DATA SEGMENT ->

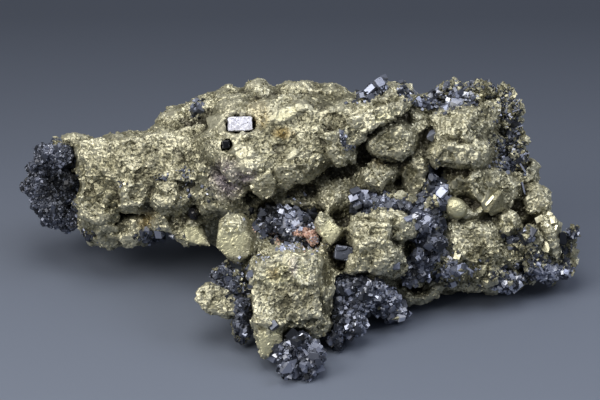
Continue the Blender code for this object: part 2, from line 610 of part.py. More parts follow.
GREY_PATCHES = {
    "grey_crystals_left_end": (
        [
            (-74.5, 34, 28.5, 7, 12.5, 8, 0, pebble),
            (-73.4, 43.0, 27, 4.6, 4, 6, 0, knob),
            (-78.8, 39.8, 26, 4.0, 3.0, 5, 0, knob),
            (-79.0, 33.5, 23.5, 4.8, 6.6, 5.5, 0, knob),
            (-69.6, 24.6, 22, 4.6, 3.8, 6, 0, knob),
            (-75.2, 27.0, 21.5, 5.0, 4.8, 5.5, 0, knob),
            (-72.0, 23.6, 21.5, 4.4, 3.4, 5, 0, knob),
            (-69.4, 33.4, 23, 2.6, 5, 4, 0, knob),
            (-77.6, 44.0, 28, 3.4, 3.4, 5, 0, knob),
        ],
        [
            (-75.5, 45.0, 24, 2.2, 1.8, 2, 20, cube),
            (-80.6, 40.2, 22.5, 1.8, 1.4, 2, 10, cube),
            (-70.0, 35.4, 20, 1.6, 1.6, 2, 40, cube),
        ],
    ),
    "grey_crystals_valley_left": (
        [
            (-4, 23.4, 2, 8, 4.2, 5, 0, pebble),
            (0.5, 19.5, -3, 6, 3.6, 5, 0, knob),
            (-9.5, 26, 4, 4, 2.8, 4, 0, knob),
        ],
        [
            (-7.5, 26.4, 0, 1.8, 1.6, 2, 20, cube),
            (0.6, 25.0, 0, 1.7, 1.5, 2, -15, cube),
        ],
    ),
    "grey_crystals_valley_right": (
        [
            (26, 27.2, 2, 12, 4.4, 5, 0, pebble),
            (36.5, 22.5, -1, 5, 6.4, 5, 0, pebble),
            (39.6, 32, 7, 3, 6, 5, 0, knob),
            (38.4, 28.4, 3, 3.4, 4, 5, 0, knob),
            (37.5, 14, -4, 5, 5.4, 5, 0, knob),
            (34, 9, -8, 4.4, 4.8, 5, 0, knob),
        ],
        [
            (24, 25.8, -2.5, 4.2, 2.2, 2.6, 20, block),
            (16.8, 30.4, 0, 2.2, 2.0, 2.4, 10, block),
            (40.3, 18, -7, 1.7, 1.7, 3.4, 0, pillar),
            (35.8, 21.6, -6, 1.6, 1.6, 3.2, 12, pillar),
            (41.6, 32.8, 4, 1.5, 1.5, 2, 30, cube),
            (34.5, 13.0, -9.5, 1.8, 1.5, 2, 60, cube),
        ],
    ),
    "grey_crystals_base": (
        [
            (49, 8.6, -4, 9.5, 2.8, 4, 6, knob),
            (55.5, 6.8, -3, 6, 2.8, 4, 0, knob),
            (60.5, 5.8, -2, 5, 2.4, 4, 0, knob),
            (43, 10.6, -4, 5, 3.4, 4, 0, knob),
        ],
        [
            (46.5, 9.6, -7.4, 1.7, 1.4, 2, 40, cube),
            (56.4, 8.0, -6, 1.5, 1.4, 2.4, 10, cube),
        ],
    ),
    "grey_crystals_right_end": (
        [
            (80, 16.6, 10, 3.0, 5, 5, 0, knob),
            (78.8, 10.4, 8, 4.4, 4.2, 5, 0, knob),
            (74.4, 8.8, 5.5, 5.4, 3.6, 5, 0, knob),
            (70, 8.6, 3.4, 5, 4, 5, 0, knob),
            (69.4, 13, 2.2, 4, 5.4, 4.6, 0, knob),
            (68.6, 18.2, 2.6, 3.2, 4, 4.4, 0, knob),
        ],
        [
            (81.2, 20.2, 8, 1.7, 1.7, 2, 20, cube),
            (79.6, 7.6, 4, 1.6, 1.3, 2, 50, cube),
            (67.6, 19.6, -1.2, 1.5, 1.7, 2, 15, cube),
        ],
    ),
    "grey_crystals_crest": (
        [
            (43.6, 62.6, 31, 4.8, 3.0, 4, 0, knob),
            (48.4, 61, 28, 6, 3.2, 5, 0, knob),
            (53, 62.6, 31, 5.6, 2.6, 5, 0, knob),
        ],
        [
            (46.4, 62.2, 24, 1.8, 1.4, 2, 15, cube),
            (43.2, 64.0, 28, 1.5, 1.4, 2.4, 35, cube),
        ],
    ),
    "grey_crystals_peak_side": (
        [
            (60.8, 60.4, 31, 2.8, 4.2, 4, 0, knob),
            (62.4, 55.4, 28, 3.0, 5, 4.6, 0, knob),
            (63.8, 48.6, 25, 3.0, 5.6, 4.6, 0, knob),
            (65.0, 42.8, 21.5, 2.8, 4.6, 4.6, 0, knob),
        ],
        [
            (64.2, 57.6, 26, 1.4, 1.4, 2, 20, cube),
            (66.0, 47.6, 21, 1.4, 1.6, 2, 40, cube),
        ],
    ),
    "grey_crystals_ridge": (
        [
            (21.4, 62.0, 22.5, 4.2, 2.2, 3.4, 32, knob),
        ],
        [
            (22.6, 63.0, 21.5, 3.4, 1.7, 2.6, 34, block),
            (19.0, 60.4, 19.6, 2.4, 1.8, 3, 20, block),
            (24.0, 64.8, 23, 1.7, 1.3, 2, 40, cube),
        ],
    ),
    "grey_crystals_foot_left": (
        [
            (-21.8, 7.4, -16, 4.8, 4, 5, 0, knob),
            (-18.6, 3.0, -19, 4.4, 4, 5, 0, knob),
            (-16.5, -3.4, -23.6, 3.6, 5.6, 5, 0, knob),
            (-17.3, -8.4, -27, 3, 2.8, 3.6, 0, knob),
        ],
        [
            (-23.0, 9.0, -19.4, 1.7, 1.5, 2, 25, cube),
            (-19.4, 4.8, -23.0, 1.8, 1.5, 2.4, 50, cube),
            (-16.6, -0.6, -27, 1.6, 1.6, 2.4, 10, cube),
        ],
    ),
    "grey_crystals_foot_front": (
        [
            (-3, -18.2, -40, 4.2, 3.8, 4.5, 0, knob),
            (3, -15.2, -38, 3.2, 4, 4, 0, knob),
            (0, -12, -34, 4.8, 3.8, 5, 0, knob),
            (-5.0, -14.5, -37, 3.2, 3.6, 4, 0, knob),
            (2, -18.6, -41, 3.4, 3, 4, 0, knob),
        ],
        [
            (-3.6, -18.6, -44.4, 2.0, 1.7, 2, 20, cube),
            (4.2, -14.6, -41.6, 1.7, 2.0, 2, -20, cube),
            (0.2, -11.2, -38.6, 2.2, 1.5, 2, 10, cube),
        ],
    ),
    "grey_crystals_foot_right": (
        [
            (16, 3.6, -15, 10, 4.2, 6, 0, pebble),
            (13.6, -6.0, -23, 5.6, 4.2, 6, 20, knob),
            (10, -10.4, -25.6, 3, 3, 4, 0, knob),
            (14, -1.5, -18, 6.8, 5, 6, 0, knob),
            (27, -3.2, -12, 5.4, 2.8, 5, 10, knob),
            (23, 0.5, -13, 6.4, 4.4, 6, 0, knob),
        ],
        [
            (14.6, -7.0, -28.4, 1.8, 1.5, 2, 20, cube),
            (19.8, 4.8, -20.2, 1.8, 1.5, 2, 50, cube),
            (28.6, -3.4, -16.4, 1.8, 1.4, 2, 15, cube),
        ],
    ),
}

PATCH_HOLLOWS = {
    "grey_crystals_left_end": lumps_seen("left hollow", [(-73.0, 36, 19.5, 2.4, 3.8, 6, 15, knob)]),
}

# Single crystals of other minerals that stand on the brassy mass

SINGLES = {
    "galena_crystal": [(-18, 52.4, 11.4, 3.7, 2.2, 2.8, 2, block)],
    "black_crystal_dome": [(-22.2, 46.4, 7.0, 1.3, 1.3, 2.0, 8, block)],
    "black_crystal_arm": [(-32.2, 26.0, 7.6, 1.8, 2.1, 2.2, 0, boulder)],
    "grey_block_crystal": [(12.3, 14.4, -10.5, 2.9, 2.3, 2.8, -14, block)],
    "pink_carbonate_crust": [
        (0, 20.5, -5.4, 2.4, 1.5, 1.8, 10, grain),
        (3.3, 18.8, -6.2, 1.8, 2.8, 1.8, 0, grain),
        (1.6, 20, -5.8, 1.8, 1.3, 1.4, 0, grain),
    ],
}

# Colours as linear red, green and blue, with roughness and metallic
BRASSY = ("chalcopyrite", (0.36, 0.31, 0.12), 0.45, 0.8)
DARK_GREY = ("grey_sulphide", (0.07, 0.08, 0.12), 0.35, 0.7)
SILVER = ("galena", (0.75, 0.76, 0.82), 0.2, 1.0)
BLACK = ("sphalerite", (0.008, 0.008, 0.01), 0.15, 0.0)
PINK = ("pink_carbonate", (0.45, 0.22, 0.17), 0.55, 0.0)
SINGLE_FINISH = {
    "galena_crystal": SILVER,
    "black_crystal_dome": BLACK,
    "black_crystal_arm": BLACK,
    "grey_block_crystal": DARK_GREY,
    "pink_carbonate_crust": PINK,
}


def material(name, colour, roughness, metallic):
    made = bpy.data.materials.get(name) or bpy.data.materials.new(name)
    made.use_nodes = True
    shader = made.node_tree.nodes["Principled BSDF"]
    shader.inputs["Base Color"].default_value = (*colour, 1)
    shader.inputs["Roughness"].default_value = roughness
    shader.inputs["Metallic"].default_value = metallic
    made.diffuse_color = (*colour, 1)
    return made


def add_part(name, mesh, finish):
    mesh.name = name
    mesh.materials.clear()
    mesh.materials.append(material(*finish))
    made = bpy.data.objects.new(name, mesh)
    bpy.context.scene.collection.objects.link(made)
    return made


def brassy_mass():
    """The chalcopyrite before the other minerals are let into it."""
    lumps = lumps_at("back", BACK)
    for name, rows in (
        ("arm", ARM),
        ("dome", DOME),
        ("under the ledge", UNDER_THE_LEDGE),
        ("right peak", RIGHT_PEAK),
        ("valley", VALLEY),
        ("foot", FOOT),
    ):
        lumps += lumps_seen(name, rows)
    mesh = joined(lumps)
    mesh = combine(mesh, hulls(lumps_seen("hollows", ARM_HOLLOWS + RIGHT_HOLLOWS)), "DIFFERENCE")
    mesh = reskinned(mesh, SKIN_GRAIN, SKIN_SMOOTHING)
    mesh = chipped(mesh, CHIP_SPACING, CHIP_HEIGHT, "chips")
    mesh = thinned(mesh, SKIN_FACES)
    crystals = CRYSTALS + lumps_seen("crystals", BRIGHT_CRYSTALS + BLUNT_CRYSTALS)
    return combine(mesh, hulls(crystals), "UNION")


def patch(name, rows, crystals):
    """A patch of grey crystals: lumps under a skin of small blunt ones, with the larger set in."""
    mesh = combine(joined(lumps_seen(name, rows)), hulls(PATCH_HOLLOWS.get(name, [])), "DIFFERENCE")
    mesh = reskinned(mesh, PATCH_GRAIN, 1)
    mesh = chipped(mesh, PATCH_SPACING, PATCH_HEIGHT, name)
    mesh = thinned(mesh, area_of(mesh) / PATCH_FACE_AREA)
    return combine(mesh, hulls(lumps_seen(f"{name} crystals", crystals)), "UNION")


def clear_scene():
    for old in list(bpy.data.objects):
        bpy.data.objects.remove(old)


def stand_on_origin(parts):
    """Moves every part alike, so that the middle of the whole outline at floor level is the origin."""
    corners = [v.co for part in parts for v in part.data.vertices]
    low = [min(corner[k] for corner in corners) for k in range(2)]
    high = [max(corner[k] for corner in corners) for k in range(2)]
    shift = Vector((-(low[0] + high[0]) / 2, -(low[1] + high[1]) / 2, 0))
    for part in parts:
        part.data.transform(Matrix.Translation(shift))
    return shift


def main():
    clear_scene()
    parts = []
    sockets = []
    for name, rows in SINGLES.items():
        mesh = fitted(joined(lumps_seen(name, rows)), sockets)
        sockets.append(socket(mesh))
        parts.append(add_part(name, mesh, SINGLE_FINISH[name]))
    for name, (rows, crystals) in GREY_PATCHES.items():
        mesh = fitted(patch(name, rows, crystals), sockets)
        sockets.append(socket(mesh))
        parts.append(add_part(name, mesh, DARK_GREY))
    parts.append(add_part("chalcopyrite_mass", fitted(brassy_mass(), sockets), BRASSY))
    return stand_on_origin(parts)


main()
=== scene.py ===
"""The looks of a hand-sized chalcopyrite specimen with crusts of dark grey sulphide crystals.

Each mineral is dressed in a finer skin over its solid. Lengths are in millimetres unless a name
says otherwise, and "as seen" means measured in the picture: across to the right and up, from the
middle of the specimen's base, in a plane through its middle that faces the viewer.
"""

import itertools
import json
import math

import bmesh
import bpy
import numpy as np
from mathutils import Euler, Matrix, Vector
from mathutils.bvhtree import BVHTree

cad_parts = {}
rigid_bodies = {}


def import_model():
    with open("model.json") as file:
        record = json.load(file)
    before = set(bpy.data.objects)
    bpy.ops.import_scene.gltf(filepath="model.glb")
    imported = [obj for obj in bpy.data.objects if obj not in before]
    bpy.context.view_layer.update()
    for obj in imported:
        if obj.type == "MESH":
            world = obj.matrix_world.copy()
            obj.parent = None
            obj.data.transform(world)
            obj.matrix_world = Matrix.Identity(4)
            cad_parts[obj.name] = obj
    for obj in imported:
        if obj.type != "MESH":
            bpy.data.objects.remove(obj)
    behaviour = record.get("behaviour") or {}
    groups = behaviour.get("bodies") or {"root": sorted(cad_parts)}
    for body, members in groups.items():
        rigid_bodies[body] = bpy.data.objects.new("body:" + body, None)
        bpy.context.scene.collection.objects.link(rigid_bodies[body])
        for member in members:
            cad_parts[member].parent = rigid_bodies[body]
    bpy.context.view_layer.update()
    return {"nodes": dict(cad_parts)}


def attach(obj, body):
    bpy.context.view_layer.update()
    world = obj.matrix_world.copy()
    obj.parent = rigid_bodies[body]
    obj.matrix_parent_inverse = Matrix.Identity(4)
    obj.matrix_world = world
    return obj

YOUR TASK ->
The lines to transcribe begin at the line with "before = set(bpy.data.objects)" and end at the line with "obj.data.transform(world)"; copy them exactly, both ends included.

CORRECT ANSWER ->
    before = set(bpy.data.objects)
    bpy.ops.import_scene.gltf(filepath="model.glb")
    imported = [obj for obj in bpy.data.objects if obj not in before]
    bpy.context.view_layer.update()
    for obj in imported:
        if obj.type == "MESH":
            world = obj.matrix_world.copy()
            obj.parent = None
            obj.data.transform(world)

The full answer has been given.